Sunday 7 January 2018

Do we really work?

"Teranga domu Adama, ligeuye rek moko muna johe." ~ Dr. Youssou N'dour (Work's the surest means to dignified living).

See, if mighty America suffered injustices of colonisation, Europe almost ruined by the Second World War, and seeing where they are today, it's safe to say that our lack of progress is not entirely a consequence of colonisation. Granted, we have a very sad history of being taken advantage of. But whining and throwing pity-parties in the name of Pan-Africanism is not gonna help, because even though it takes courage to complain, it cannot without action undo the past.

Some wise person once said: "if you took one-tenth the energy you put into complaining and applied it to solving the problem, you'd be surprised by how well things can work out. Complaining does not work as a strategy. We all have finite time and energy. Any time we spend whining is unlikely to help us achieve our goals. And it won't make us happier."

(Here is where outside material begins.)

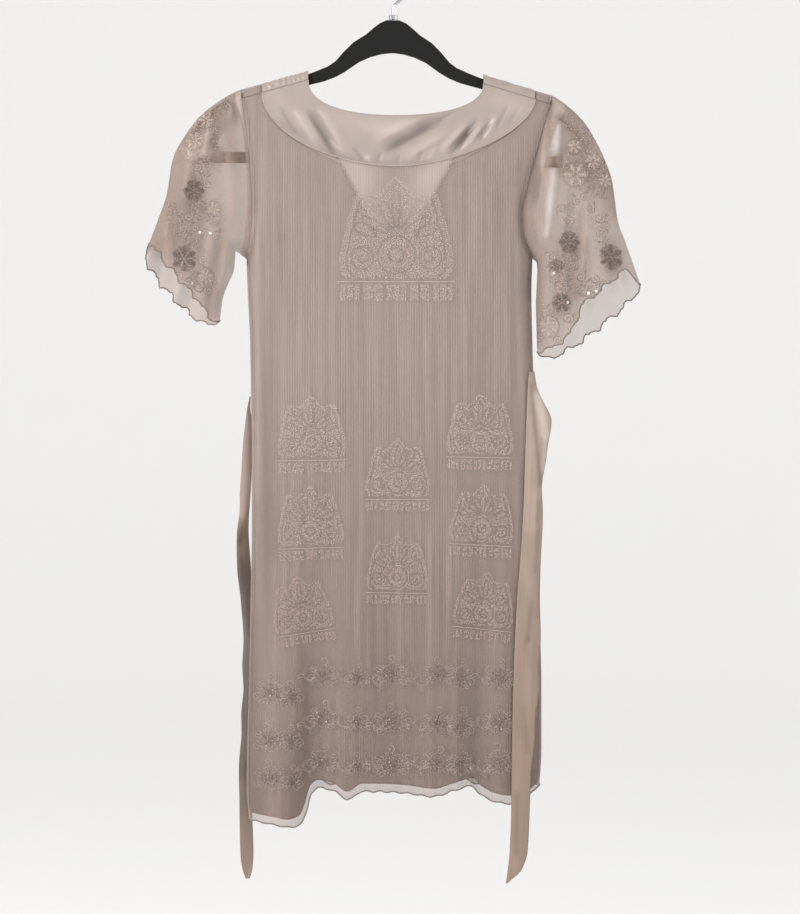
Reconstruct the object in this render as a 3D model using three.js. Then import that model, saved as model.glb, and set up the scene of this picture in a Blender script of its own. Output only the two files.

But then, meaningful work requires thinking, and thinking's a complex process that many of us don't have time for. Those that we call thinkers are just tinkerers. So we have entrepreneurs who just buy and sell but don't think to innovate, and an intelligentsia so mentally enslaved they can't think outside the babylonian box. They'd rather be gaming and bending the rules, abusing and cheating the system, just to milk the system and create a shitstem.

But, even if that's not true, we are so bare minimum minded, our work attitudes and ethics suck, and that's true. The "Semesters" from Europe and America are around; ask them and they'll confirm that we here don't work as in the true sense of the word. Those who truly work are either being fought, or in it for personal interests and immediate advantages, not for posterity. So you see workers work overtime not for exigencies but for the extra pay thereof, reason why you hardly see businesss outlive generations, and why some folk will start something lucrative in your area just to save up for a certain 'hew' (ceremony), after that, it's done, that's it, we don't work!